Both the line containing "Turn this picture" and the line containing "handle spans X." belong in the answer, along with every line between them; print exactly those.
━━━━━━
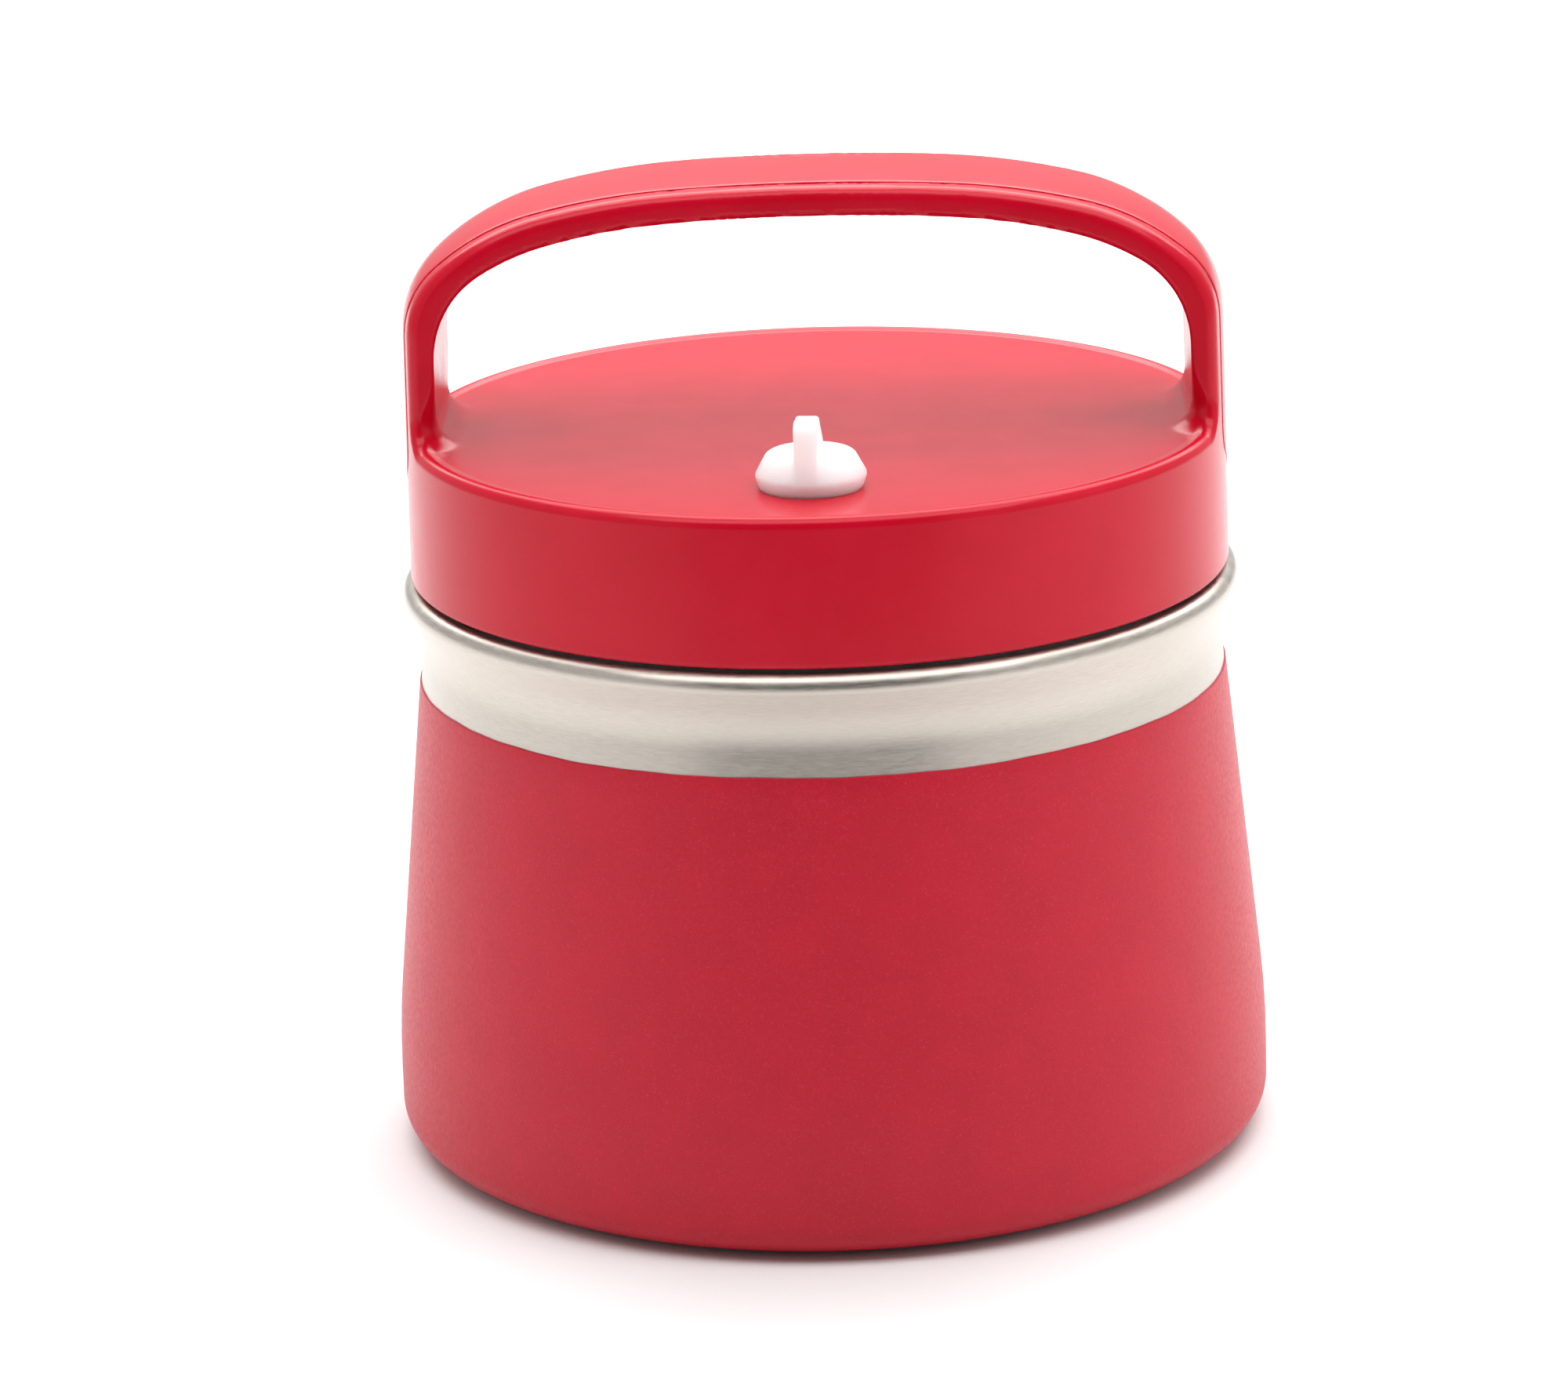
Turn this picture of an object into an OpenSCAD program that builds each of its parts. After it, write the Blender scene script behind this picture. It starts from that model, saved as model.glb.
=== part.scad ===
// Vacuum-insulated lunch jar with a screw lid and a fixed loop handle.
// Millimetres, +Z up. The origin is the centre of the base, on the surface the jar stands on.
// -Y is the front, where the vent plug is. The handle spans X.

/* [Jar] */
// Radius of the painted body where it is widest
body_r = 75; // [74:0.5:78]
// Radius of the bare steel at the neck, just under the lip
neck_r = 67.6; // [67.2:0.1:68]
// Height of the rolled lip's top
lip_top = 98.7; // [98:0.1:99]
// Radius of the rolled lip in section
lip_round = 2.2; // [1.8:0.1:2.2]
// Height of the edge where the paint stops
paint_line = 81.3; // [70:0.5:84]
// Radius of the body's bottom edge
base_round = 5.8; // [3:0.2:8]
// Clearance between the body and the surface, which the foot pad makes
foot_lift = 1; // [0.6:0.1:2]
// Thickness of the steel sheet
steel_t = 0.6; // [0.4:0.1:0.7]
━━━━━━
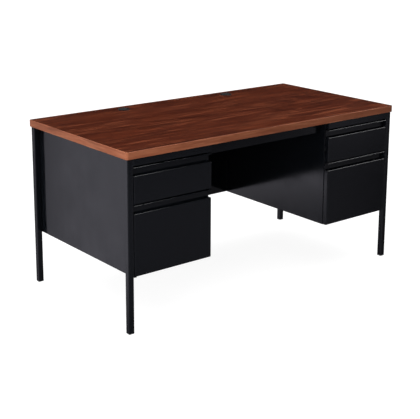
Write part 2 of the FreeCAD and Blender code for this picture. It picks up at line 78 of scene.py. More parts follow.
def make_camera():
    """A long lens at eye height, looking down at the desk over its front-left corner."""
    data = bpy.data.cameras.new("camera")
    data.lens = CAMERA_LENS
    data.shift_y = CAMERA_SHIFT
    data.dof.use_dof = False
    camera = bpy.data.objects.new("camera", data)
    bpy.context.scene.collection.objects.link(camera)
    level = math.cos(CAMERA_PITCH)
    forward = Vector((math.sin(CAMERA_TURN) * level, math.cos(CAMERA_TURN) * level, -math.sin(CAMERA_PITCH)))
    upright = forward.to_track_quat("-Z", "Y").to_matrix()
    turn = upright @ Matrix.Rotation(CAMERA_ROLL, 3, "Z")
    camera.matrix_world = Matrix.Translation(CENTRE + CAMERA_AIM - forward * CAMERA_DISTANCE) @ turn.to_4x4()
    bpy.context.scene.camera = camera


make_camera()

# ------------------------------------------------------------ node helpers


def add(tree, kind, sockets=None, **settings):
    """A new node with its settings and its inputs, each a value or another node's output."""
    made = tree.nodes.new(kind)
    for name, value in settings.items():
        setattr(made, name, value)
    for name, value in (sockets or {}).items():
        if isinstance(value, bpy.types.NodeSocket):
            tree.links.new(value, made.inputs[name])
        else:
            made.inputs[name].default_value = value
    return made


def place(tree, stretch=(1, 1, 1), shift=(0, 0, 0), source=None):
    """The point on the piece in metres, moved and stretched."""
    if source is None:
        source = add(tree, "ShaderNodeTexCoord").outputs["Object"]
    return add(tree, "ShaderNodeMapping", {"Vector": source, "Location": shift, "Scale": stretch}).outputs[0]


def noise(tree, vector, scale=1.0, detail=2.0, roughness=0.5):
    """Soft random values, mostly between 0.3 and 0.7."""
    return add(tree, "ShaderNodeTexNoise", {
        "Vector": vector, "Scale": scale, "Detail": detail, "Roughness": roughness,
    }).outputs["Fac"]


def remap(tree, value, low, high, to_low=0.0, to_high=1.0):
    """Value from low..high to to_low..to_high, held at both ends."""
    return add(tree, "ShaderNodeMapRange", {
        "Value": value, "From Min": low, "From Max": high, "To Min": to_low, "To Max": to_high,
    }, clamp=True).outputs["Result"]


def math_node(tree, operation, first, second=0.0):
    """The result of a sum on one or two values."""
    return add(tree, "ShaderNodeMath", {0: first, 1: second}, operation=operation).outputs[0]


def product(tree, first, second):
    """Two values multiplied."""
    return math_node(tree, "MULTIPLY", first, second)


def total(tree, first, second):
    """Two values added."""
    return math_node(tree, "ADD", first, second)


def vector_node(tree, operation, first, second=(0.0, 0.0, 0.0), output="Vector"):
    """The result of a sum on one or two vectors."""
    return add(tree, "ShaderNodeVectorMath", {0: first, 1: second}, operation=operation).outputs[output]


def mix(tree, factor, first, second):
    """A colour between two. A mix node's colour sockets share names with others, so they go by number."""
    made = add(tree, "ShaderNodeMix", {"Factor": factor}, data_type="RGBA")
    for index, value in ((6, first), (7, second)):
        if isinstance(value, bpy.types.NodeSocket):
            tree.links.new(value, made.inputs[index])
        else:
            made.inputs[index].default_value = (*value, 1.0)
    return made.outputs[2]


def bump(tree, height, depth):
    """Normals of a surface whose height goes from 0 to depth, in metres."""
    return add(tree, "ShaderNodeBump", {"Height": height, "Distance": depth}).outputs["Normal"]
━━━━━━
§ ANSWER TO THE PROBLEM:
Turn this picture of an object into an OpenSCAD program that builds each of its parts. After it, write the Blender scene script behind this picture. It starts from that model, saved as model.glb.
=== part.scad ===
// Vacuum-insulated lunch jar with a screw lid and a fixed loop handle.
// Millimetres, +Z up. The origin is the centre of the base, on the surface the jar stands on.
// -Y is the front, where the vent plug is. The handle spans X.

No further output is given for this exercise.